Maybe I was already on the contemplative path. I don’t know. But I still think of that at times.

I quoted Augustine of Hippo earlier this month. He talked of not needing to read to learn about God, but only needing to go outside and witness the majesty of nature. I know that experience works for many people.

The words of the Apostle John have always resonated with me. God is spirit, worship him in spirit and truth. I do not have God in my head. I have experienced. And maybe this morning when I paused to watch the five Great Egrets and a Great Blue Heron on one of the ponds I pass while exercising, maybe there was a tiny experience of God.

I don’t know. Was believing in the seeing? Or, was it my experience of God what led me to see and appreciate the beauty of a moment in nature?

Research and Knowledge

June 29, 2021

I’m listening to a man on a podcast who has written several important books on science, scientists, and research. He tries to report on verifiable scientific research. He has made a couple (maybe not many) wrong hypotheses in his career. That happens, as long as you go with the research and change your hypothesis.

I’ll never become a scholar of Greek. I don’t have enough time or energy left. But, I did get a couple of books because I curious about New Testament Greek grammar.

Grammar is how we think. I’m reading a book right now on the way of the Samurai warriors in Japan. It explains a bit about Japanese grammar. Fascinating how the grammar explains my experience working with Japanese companies and people over the past 40 years.

Back to Greek. I’ve read enough scholarship debating phrases and words in the Greek New Testament that I wondered about the grammar. Greek grammar is different from English and translating from Greek to English presents many challenges. Enough so that when we begin drawing lines in the sand over the interpretation of a word or phrase or line of reasoning, we should pause.

We should look at those interpretations as hypotheses, as in science. And then when evidence comes forth, we must consider that perhaps we held a wrong interpretation.

I’m not saying that we can’t know about God and the story of Jesus and the early movement of Jesus-followers. But I think that sometimes we argue over things that lead us astray. And maybe we’re both wrong.

And God is saying, “Children, children, stop with the bickering. What did my son teach you? Love one another as I have loved you.”

Silence

June 28, 2021

I was a quiet kid. Even up through high school and university. People thought I was intelligent. Then I grew up and became verbal. I proved them wrong!

Ignatius of Loyola said, “It is better to be silent and be, than to talk and not be.… Those who possess the word of Jesus are truly able to hear even his very silence, that they may be perfect and may both act as they speak, and be recognized by their silence. There is nothing which is hid from God, but our very secrets are near to him. Let us therefore do all things as those who have him dwelling in us, that we may be his temples, and he may be in us as our God.”

Jesus told us that it is pagans who try to impress their gods with many words.
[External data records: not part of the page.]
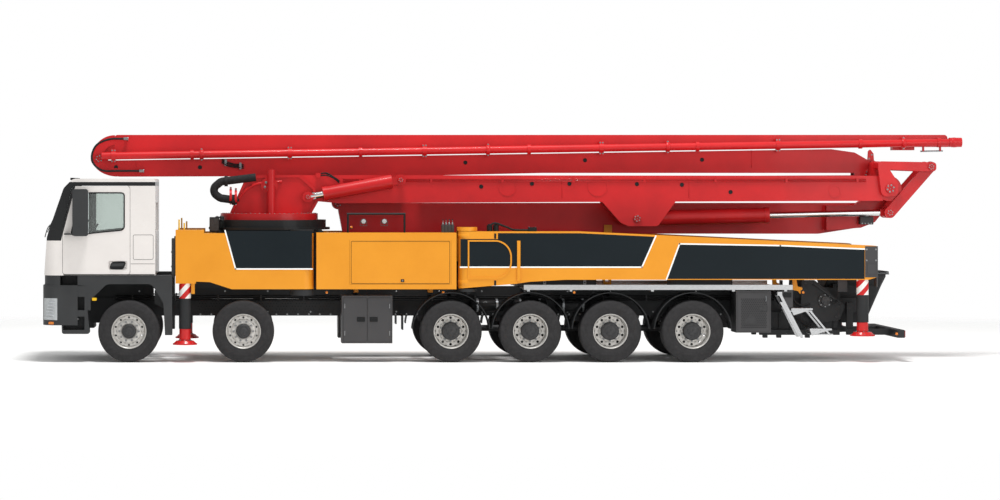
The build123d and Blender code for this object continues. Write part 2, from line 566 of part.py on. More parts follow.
LADDER_TOP = (4600, 1185)
LADDER_FOOT = (4980, 440)
steps = []
for side, sign in SIDES:
    for y in (760, 1180):
        steps.append(bar(LADDER_TOP, LADDER_FOOT, 46, sign * y, sign * (y + 26)))
    for x0, x1, z in ((4745, 5160, 889), (5140, 5520, 490)):
        steps.append(box(x0, x1, sign * 760, sign * 1206, z - 16, z))
    steps.append(box(4560, 4640, sign * (SUB_HALF + PIN_GAP), sign * 1206, 1150, 1215))
    for y in (760, 1180):
        steps.append(bar((5130, 880), (5460, 480), 30, sign * y, sign * (y + 26)))
save("deck_and_ladders", [fuse([p for p in group if p.center().Y * s > 0]) for group in (deck_parts, steps) for s in (-1, 1)])

# ---- rear: pump, hopper, underrun bar ----
HOPPER_X = 6060           # centre of the hopper
HOPPER_LEN = 1000
HOPPER_HALF = 660
HOPPER_TOP = 1520
HOPPER_MID = 1290         # where the funnel starts, above the frame rails
HOPPER_LOW = 640
HOPPER_WALL = 12


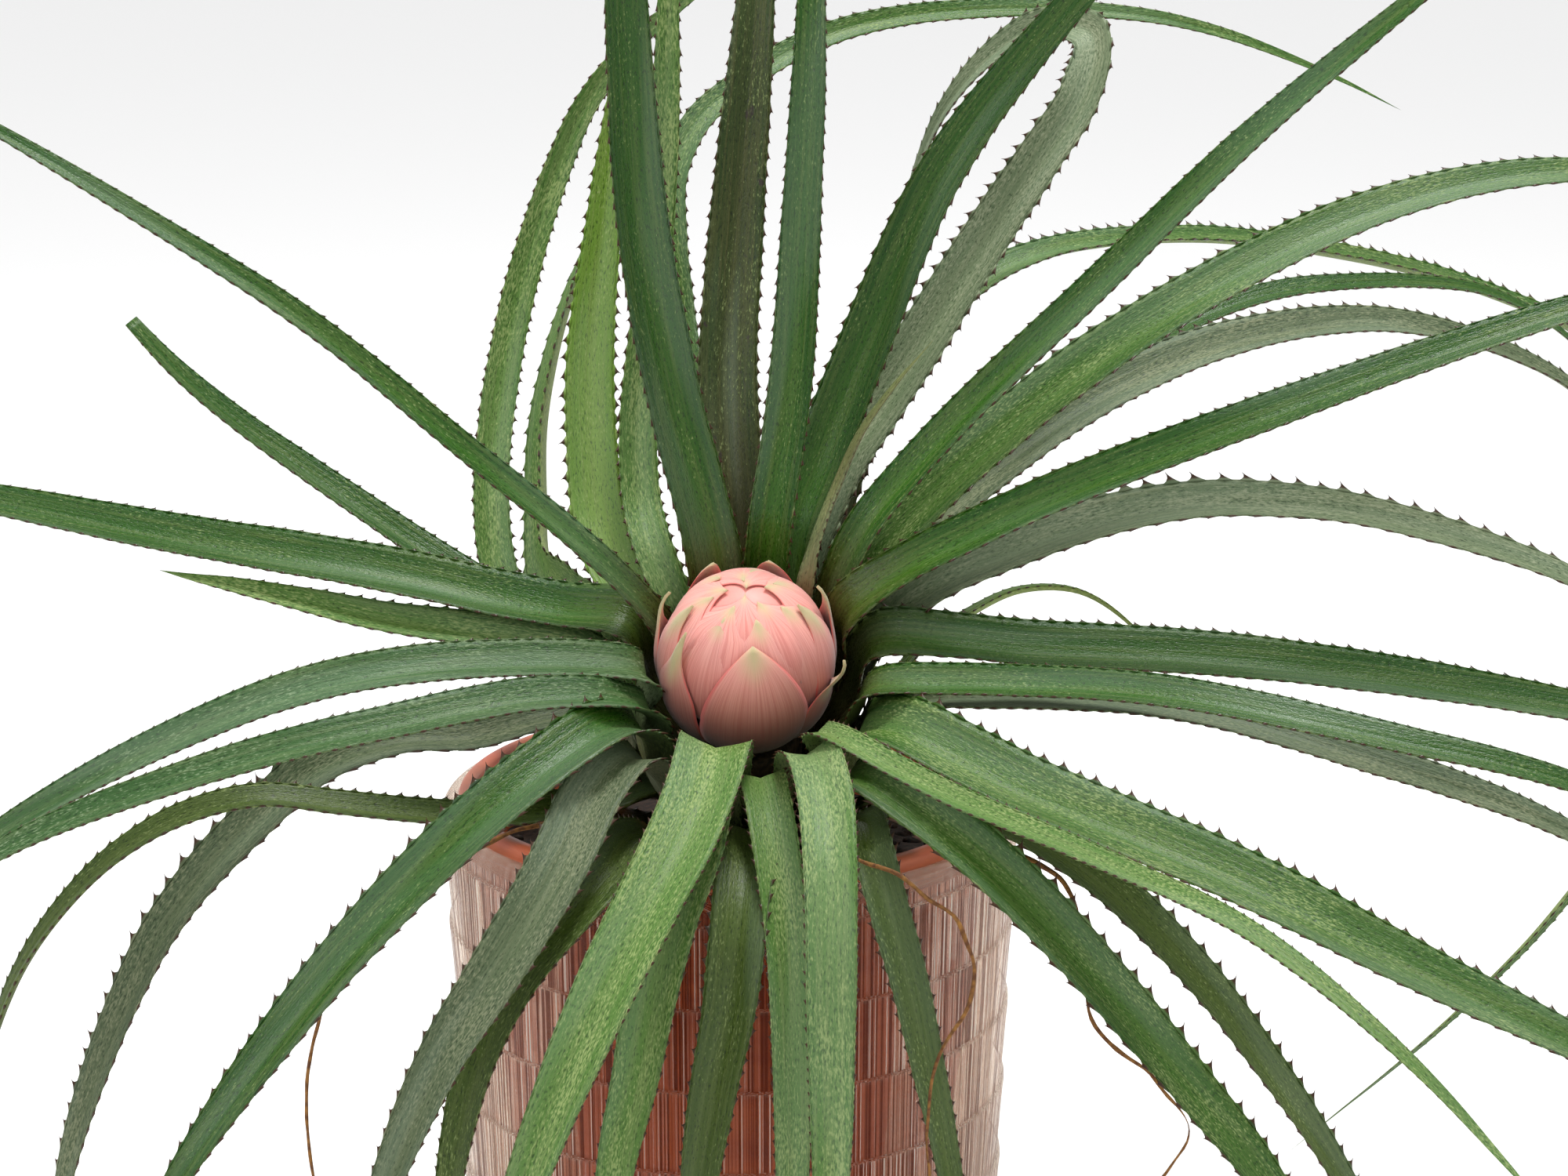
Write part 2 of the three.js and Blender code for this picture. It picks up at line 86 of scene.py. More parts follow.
def smooth(low: float, high: float, value: float) -> float:
    """A smooth step of value from 0 at low to 1 at high."""
    share = min(1.0, max(0.0, (value - low) / (high - low)))
    return share * share * (3 - 2 * share)


def mix(first: float, last: float, share: float) -> float:
    """The value at a share of the way from first to last."""
    return first + (last - first) * share


def catmull(points: list[float] | list[Vector], place: float) -> float | Vector:
    """Follows a smooth line through evenly spaced values.

    Args:
        points: Numbers or vectors, at the places 0, 1, 2 and so on.
        place: Where to read the line.

    Returns:
        The number or vector there.
    """
    last = len(points) - 1
    at = min(max(int(place), 0), last - 1)
    share = place - at
    before = points[at - 1] if at else points[0] * 2 - points[1]
    after = points[at + 2] if at + 2 <= last else points[last] * 2 - points[last - 1]
    start, end = points[at], points[at + 1]
    return 0.5 * (
        start * 2
        + (end - before) * share
        + (before * 2 - start * 5 + end * 4 - after) * share**2
        + (start * 3 - before - end * 3 + after) * share**3
    )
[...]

He told us that doesn’t work with the One God.

It doesn’t work with people, either.

I’m with Ignatius on this one.

Still Thinking On Being a Disciple

June 25, 2021

“You don’t need a better computer to become a writer. You don’t need a better guitar to become a musician. You don’t need a better camera to become a photographer. What you need is to get to work,” says James Clear in his 3-2-1 newsletter.

Remember the guy who was talking with Jesus and told him he would follow Jesus after he had buried his father? He didn’t mean that afternoon. He meant that someday his father would die and he would inherit and then he could follow Jesus.

And Jesus did not give a kind reply. Basically it was, make your decision and go.

And there were others who had some lame excuse. And Jesus had no sympathy.

Similarly for us. We don’t need to wait for something new, something different, some equipment.

Being a disciple means starting now to model yourself after your master. From where you are. With what you have.